Was den Spagat zwischen Grünen und Liberalen in eine einzige Formel packt, denn das wäre wohl die einzige Chance: gleichzeitig den Linksgrünen und den Marktwirtschaftlern Stimmen abjagen. Hier dreht die eierlegende Wollmilchsau dann wohl endgültig durch, schaut links, schaut rechts, schwankt hin und her und bricht erschöpft zusammen.

Unglücklicherweise erinnert Prien in ihrem Aufsatz an den Aufbruch der CDU in den frühen achtziger Jahren, als die von Merkel später aus dem Weg geräumte CDU-Legende Kohl noch die „geistig-moralische Wende“ propagierte, neudeutsch: die Diskurshoheit von den Linken zurückerobern wollte.

Und dabei ist noch gar nicht ausgemacht, wer nun in den Ring steigt, denn daß es mit einer „asymmetrischen Demobilisierung“ à la Merkel („Sie kennen mich“), die Prien im nachhinein „genial“ nennt, nicht mehr klappen wird, ist beschlossene Sache. Damals konnte die Wollmilchsau noch im Stall ausschlafen.

Schwarz-Grün also? Da werden die Wähler wohl gleich dahin laufen, wo das Klavier steht, nämlich an der CDU vorbei zu den Öko-Phantasten. Wird die vorsichtig nach rechts tastende AKK ins Rennen geschickt? Der kantenlose Armin Laschet? Oder tritt Friedrich Merz aus der Kulisse?
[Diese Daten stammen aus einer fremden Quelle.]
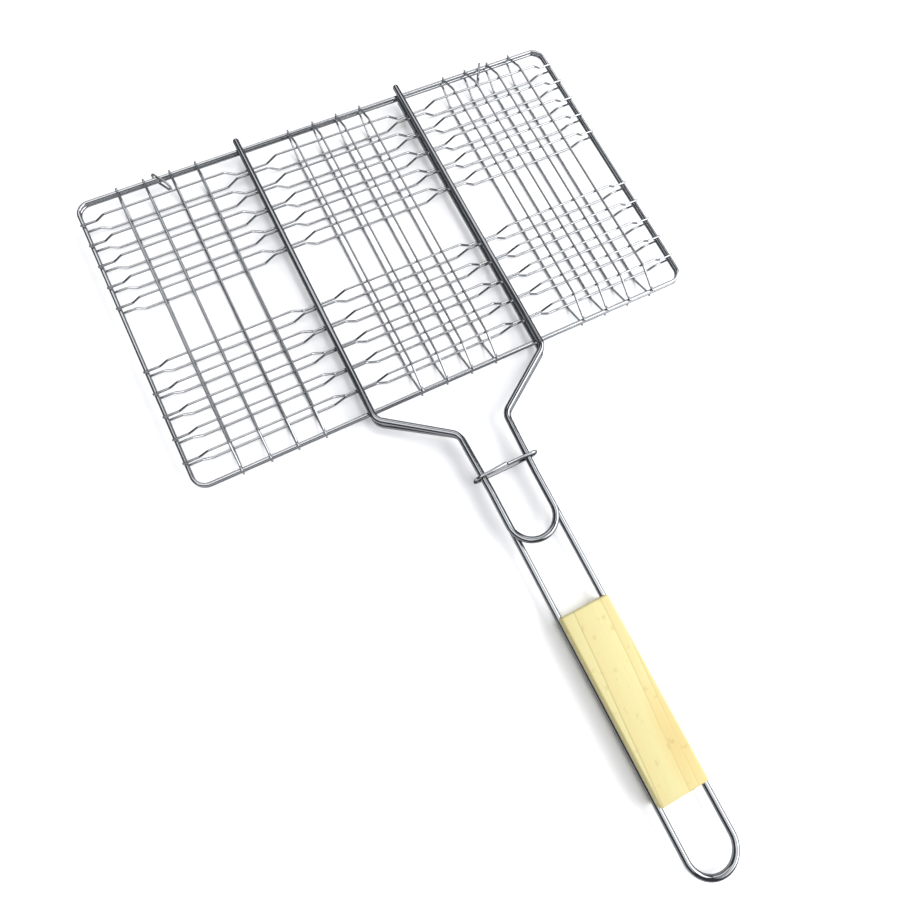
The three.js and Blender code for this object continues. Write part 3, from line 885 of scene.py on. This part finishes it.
def soft_light(name, size, power, direction):
    """A rectangular soft light that faces the middle of the table; size in metres, power in watts."""
    lamp = bpy.data.lights.new(name, "AREA")
    lamp.shape = "RECTANGLE"
    lamp.size, lamp.size_y = size
    lamp.energy = power
    light = bpy.data.objects.new(name, lamp)
    light.location = Vector(direction).normalized() * LAMP_DISTANCE
    light.rotation_euler = Vector(direction).to_track_quat("Z", "Y").to_euler()
    scene.collection.objects.link(light)


soft_light("key_right", (4.6, 3.4), 290, (0.887, -0.452, 0.75))
soft_light("fill_far", (4.0, 3.0), 80, (0.41, 0.87, 0.9))
soft_light("panel_above", (3.2, 3.2), 88, (-0.12, -0.1, 1.0))

# %% [markdown]
# The camera looks steeply down from above the near left part of the grid. It is set by the place it stands,
# the point it looks at and the direction on the table that points up in the picture, which is clearer than
# three turning angles.

# %% Camera
camera_place = Vector((-0.1308, -0.0921, 0.4795))
look_at = Vector((-0.0279, 0.0093, 0.0107))
PICTURE_UP = math.radians(63.01)
LENS_MM = 28.67
SENSOR_MM = 36.0

ahead = (look_at - camera_place).normalized()
table_up = Vector((math.cos(PICTURE_UP), math.sin(PICTURE_UP), 0.0))
up = (table_up - ahead * table_up.dot(ahead)).normalized()
right_hand = ahead.cross(up)
lens = bpy.data.cameras.new("camera")
lens.sensor_width = SENSOR_MM
lens.lens = LENS_MM
lens.clip_start = 0.01
lens.clip_end = 50.0
camera = bpy.data.objects.new("camera", lens)
turned_to = Matrix((right_hand, up, -ahead)).transposed().to_4x4()
camera.matrix_world = Matrix.Translation(camera_place) @ turned_to
scene.collection.objects.link(camera)
scene.camera = camera
scene.view_settings.view_transform = "Standard"
print("camera looks", [round(v, 3) for v in ahead])

# %% [markdown]
# ## Check the size
# Blender must not change the object's size, so the box of the CAD model and the box of the finished pieces
# are printed side by side.

# %% Print the sizes
visual_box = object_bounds()
sizes = {"cad": [list(map(float, corner)) for corner in cad_box],
         "visual": [list(map(float, corner)) for corner in visual_box]}
print("sizes", sizes)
Das andere zwar sehr unwahrscheinliche Koalitions-Lager aus Rot-Rot-Grün, das es rechnerisch kaum ohne die FDP schaffen wird, wäre ein weiteres Unding; besonders für die FDP, eine Art Jamaika unter wesentlich erschwerteren Bedingungen als beim letzten Versuch, denn es müßte unter grünem Diktat verhandelt werden, und Liberalen-Chef Christian Lindner würde sich nun erst recht unglaubwürdig machen, was ihm aber möglicherweise egal wäre, wenn es nur zum Sprung an die Futtertröge diesmal reicht (wobei er zumindest so tun würde, als ob er der alle Prinzipien niedertrampelnden Wollmilchsau einen kräftigen Tritt in den Hinterschinken geben würde).

In beiden Fällen hätte das Land eine deutlich linkere Regierung zu erwarten. Also ein Aufbruch in die genau falsche Richtung, in die der Kühnert-Enteignungs-Flausen, der humanitären Universalisten und Weltumarmer, der Genderkonstrukteure und Deutschland-Verächter (Robert Habeck: „Ich wußte mit Deutschland noch nie etwas anzufangen“), der Verbotsspezialisten und wohlstandsverwahrlosten Eventgeneration mit ihren schuleschwänzenden Kinderkreuzzüglern.

Bei all diesen Rechnereien ist vorausgesetzt, daß eine Koalition mit der AfD ausscheidet, denn die gilt, trotz ihrer rund acht Millionen Wähler, demokratisch als nicht salonfein. Und man wird sich erneut auf einen Wahlkampf einstellen müssen, der dieser Partei das Anmieten von Hallen oder Hotels aus Angst vor linken Vandalen erschwert, auf zerrissene Plakatwände und Wahlkampfstände unter Polizeischutz, auf ein Trommelfeuer aus Beleidigungen und auf Talkshows mit schon reflexhaften linkspopulistischen Beschuldigungen der Rechtsradikalität.

Allerdings: In den vor uns liegenden Landtagswahlen in Sachsen, Brandenburg und Thüringen wird diese Partei, die einzige, die die Sorgen über unkontrollierte Migration und innere Sicherheit der einfachen Leute ernst nimmt, sowie die einzige, die nicht den kalkulierten panischen Endzeit-Offenbarungen der Eliten aus dem Buche Greta nachgibt, sondern eher praktische Ziele verfolgt (Bildung, Familie), mächtig auftrumpfen.

Und allerdings: Schon jetzt finden es einige Sozialdemokraten wie Sigmar Gabriel ziemlich sexy, was Mette Frederiksen in Dänemark mit ihren Sozis vorgeführt hat: ein Wahlerfolg, der durch ein strenges migrationskritisches Programm möglich wurde, ohne die sozialen Nöte zu vergessen. Also mit einem AfD-Programm.

Die bittere Vorhersage in dieser an Prophetien reichen Zeit: Dieses Land wird wohl Klimahysterie und locker geknüpfte Koalitionen einer stümperhaften Linksregierung eine Zeitlang erdulden müssen, bevor es zur Besinnung kommt.